--- Information given ---
--- --- ---

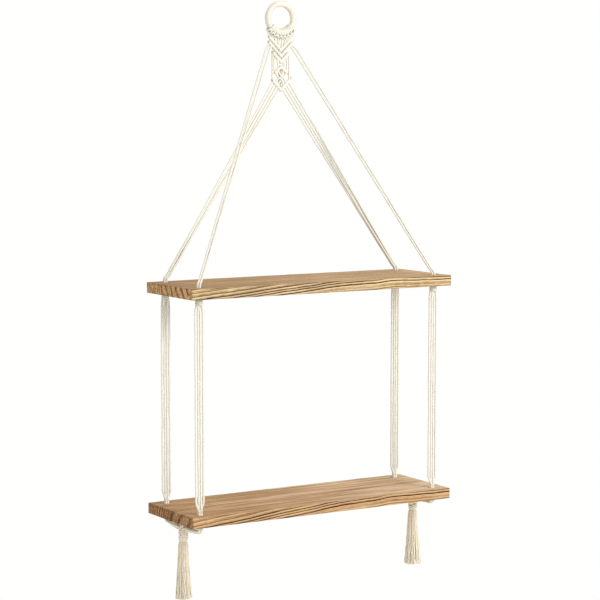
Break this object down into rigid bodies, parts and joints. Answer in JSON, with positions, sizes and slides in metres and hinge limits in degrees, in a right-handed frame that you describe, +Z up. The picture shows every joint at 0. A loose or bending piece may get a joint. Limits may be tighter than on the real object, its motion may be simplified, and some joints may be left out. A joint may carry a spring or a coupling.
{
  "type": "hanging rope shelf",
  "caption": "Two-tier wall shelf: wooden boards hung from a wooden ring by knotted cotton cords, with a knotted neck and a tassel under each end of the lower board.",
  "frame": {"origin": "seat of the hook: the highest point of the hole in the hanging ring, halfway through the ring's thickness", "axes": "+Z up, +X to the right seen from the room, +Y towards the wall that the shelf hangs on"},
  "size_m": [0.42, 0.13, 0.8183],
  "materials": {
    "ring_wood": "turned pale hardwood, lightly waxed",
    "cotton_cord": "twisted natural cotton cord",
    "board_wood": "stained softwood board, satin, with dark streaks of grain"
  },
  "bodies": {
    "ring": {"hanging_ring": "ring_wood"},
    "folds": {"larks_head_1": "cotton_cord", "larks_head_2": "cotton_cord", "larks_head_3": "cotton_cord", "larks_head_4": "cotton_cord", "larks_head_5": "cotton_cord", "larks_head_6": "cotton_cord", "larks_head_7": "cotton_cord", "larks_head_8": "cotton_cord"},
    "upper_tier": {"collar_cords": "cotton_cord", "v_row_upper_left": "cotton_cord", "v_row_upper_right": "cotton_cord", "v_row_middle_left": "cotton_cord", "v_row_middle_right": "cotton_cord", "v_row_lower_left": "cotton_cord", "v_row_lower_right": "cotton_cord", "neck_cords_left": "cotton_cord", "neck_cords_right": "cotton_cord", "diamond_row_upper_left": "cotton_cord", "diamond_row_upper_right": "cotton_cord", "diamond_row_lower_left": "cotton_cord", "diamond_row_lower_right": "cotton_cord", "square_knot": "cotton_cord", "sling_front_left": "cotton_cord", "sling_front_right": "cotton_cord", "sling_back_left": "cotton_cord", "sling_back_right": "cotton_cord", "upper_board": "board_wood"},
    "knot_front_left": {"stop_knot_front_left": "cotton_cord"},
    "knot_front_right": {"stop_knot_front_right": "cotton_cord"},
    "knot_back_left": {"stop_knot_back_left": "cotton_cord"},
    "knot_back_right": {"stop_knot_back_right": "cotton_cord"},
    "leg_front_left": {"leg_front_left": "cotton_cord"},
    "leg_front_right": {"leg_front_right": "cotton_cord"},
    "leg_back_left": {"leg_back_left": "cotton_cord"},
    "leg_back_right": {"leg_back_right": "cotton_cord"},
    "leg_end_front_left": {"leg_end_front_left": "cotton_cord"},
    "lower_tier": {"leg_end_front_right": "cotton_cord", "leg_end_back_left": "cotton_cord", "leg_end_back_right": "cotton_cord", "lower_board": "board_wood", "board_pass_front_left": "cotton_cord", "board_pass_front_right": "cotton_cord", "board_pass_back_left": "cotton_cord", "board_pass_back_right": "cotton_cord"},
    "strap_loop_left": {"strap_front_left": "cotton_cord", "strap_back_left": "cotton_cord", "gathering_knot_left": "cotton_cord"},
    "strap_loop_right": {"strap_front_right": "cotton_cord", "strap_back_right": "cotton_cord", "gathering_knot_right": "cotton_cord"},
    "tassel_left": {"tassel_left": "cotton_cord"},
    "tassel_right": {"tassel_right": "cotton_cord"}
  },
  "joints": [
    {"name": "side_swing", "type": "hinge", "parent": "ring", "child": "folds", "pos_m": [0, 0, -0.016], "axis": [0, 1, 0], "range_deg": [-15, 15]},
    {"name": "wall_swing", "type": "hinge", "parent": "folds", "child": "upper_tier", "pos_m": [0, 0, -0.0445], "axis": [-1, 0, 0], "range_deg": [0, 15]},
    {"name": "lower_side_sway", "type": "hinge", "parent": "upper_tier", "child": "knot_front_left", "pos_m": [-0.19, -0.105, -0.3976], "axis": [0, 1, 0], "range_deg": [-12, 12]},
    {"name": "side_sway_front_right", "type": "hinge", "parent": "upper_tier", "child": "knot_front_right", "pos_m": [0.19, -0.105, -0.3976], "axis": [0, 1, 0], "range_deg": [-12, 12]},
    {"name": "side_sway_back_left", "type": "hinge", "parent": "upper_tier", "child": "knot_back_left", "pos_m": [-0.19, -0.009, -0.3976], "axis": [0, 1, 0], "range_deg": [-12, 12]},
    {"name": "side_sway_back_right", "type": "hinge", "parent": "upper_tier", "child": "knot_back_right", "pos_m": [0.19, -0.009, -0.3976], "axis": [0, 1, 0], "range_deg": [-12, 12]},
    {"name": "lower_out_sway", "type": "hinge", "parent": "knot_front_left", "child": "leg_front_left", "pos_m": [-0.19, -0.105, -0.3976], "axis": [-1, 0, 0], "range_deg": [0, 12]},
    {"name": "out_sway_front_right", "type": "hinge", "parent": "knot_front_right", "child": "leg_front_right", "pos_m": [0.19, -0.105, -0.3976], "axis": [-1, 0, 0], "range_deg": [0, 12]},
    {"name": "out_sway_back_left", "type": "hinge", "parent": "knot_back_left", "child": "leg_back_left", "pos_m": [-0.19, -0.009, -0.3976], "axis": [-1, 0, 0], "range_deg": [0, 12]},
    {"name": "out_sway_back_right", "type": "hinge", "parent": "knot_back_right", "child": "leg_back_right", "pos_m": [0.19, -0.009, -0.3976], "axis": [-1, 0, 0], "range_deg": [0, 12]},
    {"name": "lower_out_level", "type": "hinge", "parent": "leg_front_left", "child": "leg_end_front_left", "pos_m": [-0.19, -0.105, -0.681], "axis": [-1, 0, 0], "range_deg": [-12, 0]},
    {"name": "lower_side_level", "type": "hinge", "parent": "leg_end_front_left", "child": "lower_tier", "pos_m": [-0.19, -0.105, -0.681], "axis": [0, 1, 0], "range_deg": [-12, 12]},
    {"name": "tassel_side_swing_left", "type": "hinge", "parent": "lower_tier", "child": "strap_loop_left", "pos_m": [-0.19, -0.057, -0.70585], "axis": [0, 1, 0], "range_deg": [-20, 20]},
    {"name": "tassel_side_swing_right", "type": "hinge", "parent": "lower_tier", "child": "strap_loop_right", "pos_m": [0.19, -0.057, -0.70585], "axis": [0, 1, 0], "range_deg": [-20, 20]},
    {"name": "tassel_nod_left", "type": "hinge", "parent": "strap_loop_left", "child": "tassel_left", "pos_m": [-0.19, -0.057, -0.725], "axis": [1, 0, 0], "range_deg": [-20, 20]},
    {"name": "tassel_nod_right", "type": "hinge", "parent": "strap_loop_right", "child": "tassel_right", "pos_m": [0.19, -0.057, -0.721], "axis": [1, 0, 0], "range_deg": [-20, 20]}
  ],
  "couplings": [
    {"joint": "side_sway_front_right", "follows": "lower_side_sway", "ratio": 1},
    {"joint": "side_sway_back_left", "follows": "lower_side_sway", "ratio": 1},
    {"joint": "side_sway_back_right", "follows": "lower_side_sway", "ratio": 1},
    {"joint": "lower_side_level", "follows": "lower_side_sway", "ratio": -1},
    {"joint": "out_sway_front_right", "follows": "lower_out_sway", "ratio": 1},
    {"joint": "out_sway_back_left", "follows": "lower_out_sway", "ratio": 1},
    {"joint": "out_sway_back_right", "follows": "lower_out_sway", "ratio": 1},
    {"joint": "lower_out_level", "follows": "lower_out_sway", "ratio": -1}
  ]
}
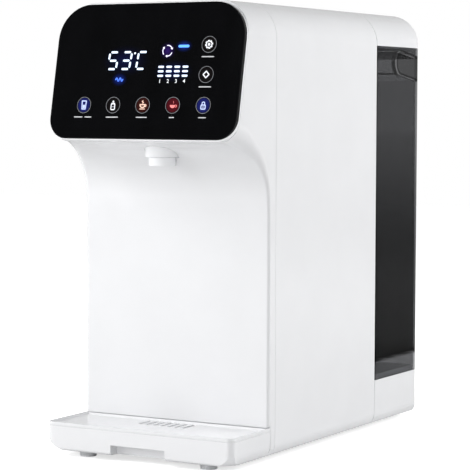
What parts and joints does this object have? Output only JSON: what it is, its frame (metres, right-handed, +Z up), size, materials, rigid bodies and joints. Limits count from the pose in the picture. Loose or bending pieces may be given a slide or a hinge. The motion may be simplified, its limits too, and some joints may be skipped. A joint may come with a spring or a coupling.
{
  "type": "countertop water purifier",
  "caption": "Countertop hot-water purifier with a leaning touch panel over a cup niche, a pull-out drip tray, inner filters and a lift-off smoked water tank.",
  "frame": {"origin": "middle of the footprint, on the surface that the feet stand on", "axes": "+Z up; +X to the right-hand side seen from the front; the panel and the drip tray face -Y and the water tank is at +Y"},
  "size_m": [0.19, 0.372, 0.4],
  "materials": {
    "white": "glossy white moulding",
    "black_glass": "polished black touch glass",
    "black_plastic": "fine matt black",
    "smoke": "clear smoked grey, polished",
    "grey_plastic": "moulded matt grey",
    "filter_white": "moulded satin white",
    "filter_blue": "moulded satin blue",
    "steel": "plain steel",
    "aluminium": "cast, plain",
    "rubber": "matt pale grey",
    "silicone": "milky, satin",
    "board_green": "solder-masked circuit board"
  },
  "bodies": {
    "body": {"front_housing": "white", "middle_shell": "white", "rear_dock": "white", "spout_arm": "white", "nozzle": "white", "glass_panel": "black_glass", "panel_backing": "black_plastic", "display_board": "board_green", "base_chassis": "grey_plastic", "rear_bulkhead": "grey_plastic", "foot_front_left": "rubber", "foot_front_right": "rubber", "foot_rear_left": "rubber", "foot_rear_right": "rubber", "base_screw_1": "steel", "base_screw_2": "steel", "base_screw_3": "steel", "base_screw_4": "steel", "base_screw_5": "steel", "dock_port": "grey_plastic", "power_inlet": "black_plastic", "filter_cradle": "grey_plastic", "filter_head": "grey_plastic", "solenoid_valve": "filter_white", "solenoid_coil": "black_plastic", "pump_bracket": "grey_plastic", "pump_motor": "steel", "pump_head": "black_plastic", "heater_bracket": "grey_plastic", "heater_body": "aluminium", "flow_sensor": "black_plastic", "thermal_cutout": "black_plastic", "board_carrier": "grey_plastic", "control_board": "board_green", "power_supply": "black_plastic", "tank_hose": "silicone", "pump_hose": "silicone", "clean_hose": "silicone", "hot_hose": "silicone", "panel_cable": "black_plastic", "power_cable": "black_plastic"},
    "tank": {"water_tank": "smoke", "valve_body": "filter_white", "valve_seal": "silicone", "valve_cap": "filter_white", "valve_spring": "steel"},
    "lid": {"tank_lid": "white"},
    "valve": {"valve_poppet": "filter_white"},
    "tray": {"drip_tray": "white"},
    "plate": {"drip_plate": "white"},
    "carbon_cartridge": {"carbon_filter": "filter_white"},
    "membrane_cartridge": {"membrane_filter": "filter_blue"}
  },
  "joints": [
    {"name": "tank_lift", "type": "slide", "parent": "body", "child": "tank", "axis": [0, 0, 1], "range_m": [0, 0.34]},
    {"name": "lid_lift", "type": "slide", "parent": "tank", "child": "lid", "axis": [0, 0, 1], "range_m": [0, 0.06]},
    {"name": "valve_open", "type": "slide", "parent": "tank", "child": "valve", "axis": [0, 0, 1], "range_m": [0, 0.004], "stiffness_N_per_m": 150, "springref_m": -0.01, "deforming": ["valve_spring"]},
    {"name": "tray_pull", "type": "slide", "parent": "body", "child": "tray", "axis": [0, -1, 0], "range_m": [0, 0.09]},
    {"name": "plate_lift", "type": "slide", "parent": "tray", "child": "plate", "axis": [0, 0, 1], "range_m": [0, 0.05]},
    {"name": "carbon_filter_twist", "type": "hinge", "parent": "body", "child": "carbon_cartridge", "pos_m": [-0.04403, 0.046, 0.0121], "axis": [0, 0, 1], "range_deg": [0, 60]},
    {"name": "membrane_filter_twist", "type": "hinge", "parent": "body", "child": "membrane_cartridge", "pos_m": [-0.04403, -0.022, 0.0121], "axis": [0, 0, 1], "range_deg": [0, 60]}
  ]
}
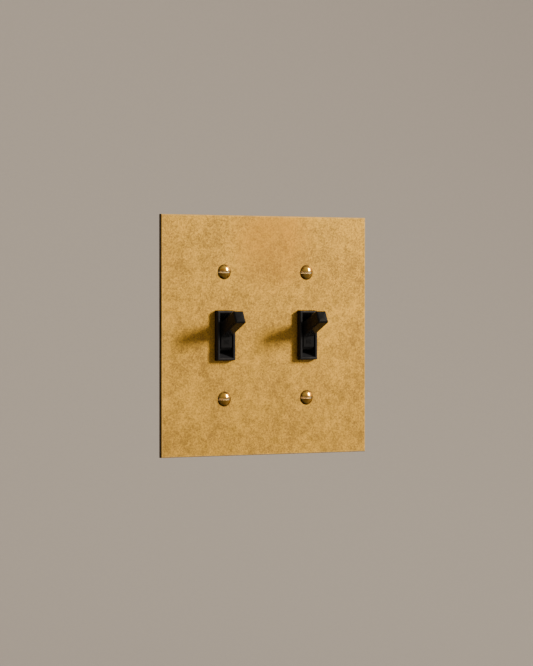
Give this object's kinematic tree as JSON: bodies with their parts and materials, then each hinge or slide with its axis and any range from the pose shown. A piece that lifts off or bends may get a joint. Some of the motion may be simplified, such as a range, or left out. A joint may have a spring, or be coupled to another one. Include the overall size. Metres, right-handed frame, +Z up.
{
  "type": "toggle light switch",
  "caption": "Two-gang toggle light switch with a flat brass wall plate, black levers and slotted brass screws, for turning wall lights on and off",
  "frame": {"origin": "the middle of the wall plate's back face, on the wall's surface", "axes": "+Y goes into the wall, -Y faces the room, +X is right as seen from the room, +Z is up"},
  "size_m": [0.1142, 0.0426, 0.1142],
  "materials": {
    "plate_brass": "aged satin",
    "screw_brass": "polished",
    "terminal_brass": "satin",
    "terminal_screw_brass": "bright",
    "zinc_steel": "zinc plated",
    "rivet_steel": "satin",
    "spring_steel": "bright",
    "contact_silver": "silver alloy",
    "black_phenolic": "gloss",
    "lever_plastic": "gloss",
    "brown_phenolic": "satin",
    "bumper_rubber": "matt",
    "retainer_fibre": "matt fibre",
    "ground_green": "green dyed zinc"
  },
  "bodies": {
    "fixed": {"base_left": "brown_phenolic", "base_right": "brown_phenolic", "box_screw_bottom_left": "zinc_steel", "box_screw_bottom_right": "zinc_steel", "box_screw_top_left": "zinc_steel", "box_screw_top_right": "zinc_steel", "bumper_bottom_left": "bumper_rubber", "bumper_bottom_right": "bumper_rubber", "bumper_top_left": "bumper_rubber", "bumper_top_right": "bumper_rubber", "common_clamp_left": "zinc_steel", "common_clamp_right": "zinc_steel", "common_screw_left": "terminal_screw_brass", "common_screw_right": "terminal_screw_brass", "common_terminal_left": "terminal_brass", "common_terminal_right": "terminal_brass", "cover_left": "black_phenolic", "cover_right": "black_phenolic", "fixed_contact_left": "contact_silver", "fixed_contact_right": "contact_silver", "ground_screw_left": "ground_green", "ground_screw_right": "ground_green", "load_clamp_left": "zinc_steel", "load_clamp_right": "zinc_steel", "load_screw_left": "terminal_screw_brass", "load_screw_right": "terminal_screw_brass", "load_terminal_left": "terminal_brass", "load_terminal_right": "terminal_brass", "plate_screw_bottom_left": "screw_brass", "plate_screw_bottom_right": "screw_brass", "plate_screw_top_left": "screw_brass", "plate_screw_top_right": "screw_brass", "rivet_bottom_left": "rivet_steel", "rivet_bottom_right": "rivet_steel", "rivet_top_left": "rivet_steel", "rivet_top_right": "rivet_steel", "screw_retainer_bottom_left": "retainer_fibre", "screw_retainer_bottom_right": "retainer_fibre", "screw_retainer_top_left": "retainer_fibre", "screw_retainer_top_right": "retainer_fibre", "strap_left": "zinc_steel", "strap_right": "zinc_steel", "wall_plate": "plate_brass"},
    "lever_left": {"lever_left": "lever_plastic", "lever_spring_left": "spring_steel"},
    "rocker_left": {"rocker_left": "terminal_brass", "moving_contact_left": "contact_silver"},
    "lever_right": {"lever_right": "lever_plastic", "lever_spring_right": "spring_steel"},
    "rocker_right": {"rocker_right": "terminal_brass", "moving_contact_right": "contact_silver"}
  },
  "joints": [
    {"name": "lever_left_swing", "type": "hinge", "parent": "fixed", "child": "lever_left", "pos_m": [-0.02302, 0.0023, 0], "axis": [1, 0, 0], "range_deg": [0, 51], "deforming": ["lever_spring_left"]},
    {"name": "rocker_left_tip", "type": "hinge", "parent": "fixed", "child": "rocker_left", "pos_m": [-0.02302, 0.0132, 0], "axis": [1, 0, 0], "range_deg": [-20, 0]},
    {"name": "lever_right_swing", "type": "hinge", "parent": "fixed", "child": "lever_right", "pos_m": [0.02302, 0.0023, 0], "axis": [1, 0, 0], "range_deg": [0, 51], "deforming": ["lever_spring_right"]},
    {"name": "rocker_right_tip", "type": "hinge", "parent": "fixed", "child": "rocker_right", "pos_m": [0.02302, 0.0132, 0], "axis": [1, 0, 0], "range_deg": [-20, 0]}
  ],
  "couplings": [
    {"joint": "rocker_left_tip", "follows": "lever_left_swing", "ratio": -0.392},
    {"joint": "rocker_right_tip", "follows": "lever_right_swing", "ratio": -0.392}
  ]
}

--- --- ---

--- Exercise prompt ---
Using the listing above, list every line in which the string "rigid" occurs.

--- Response to this exercise ---
Break this object down into rigid bodies, parts and joints. Answer in JSON, with positions, sizes and slides in metres and hinge limits in degrees, in a right-handed frame that you describe, +Z up. The picture shows every joint at 0. A loose or bending piece may get a joint. Limits may be tighter than on the real object, its motion may be simplified, and some joints may be left out. A joint may carry a spring or a coupling.
What parts and joints does this object have? Output only JSON: what it is, its frame (metres, right-handed, +Z up), size, materials, rigid bodies and joints. Limits count from the pose in the picture. Loose or bending pieces may be given a slide or a hinge. The motion may be simplified, its limits too, and some joints may be skipped. A joint may come with a spring or a coupling.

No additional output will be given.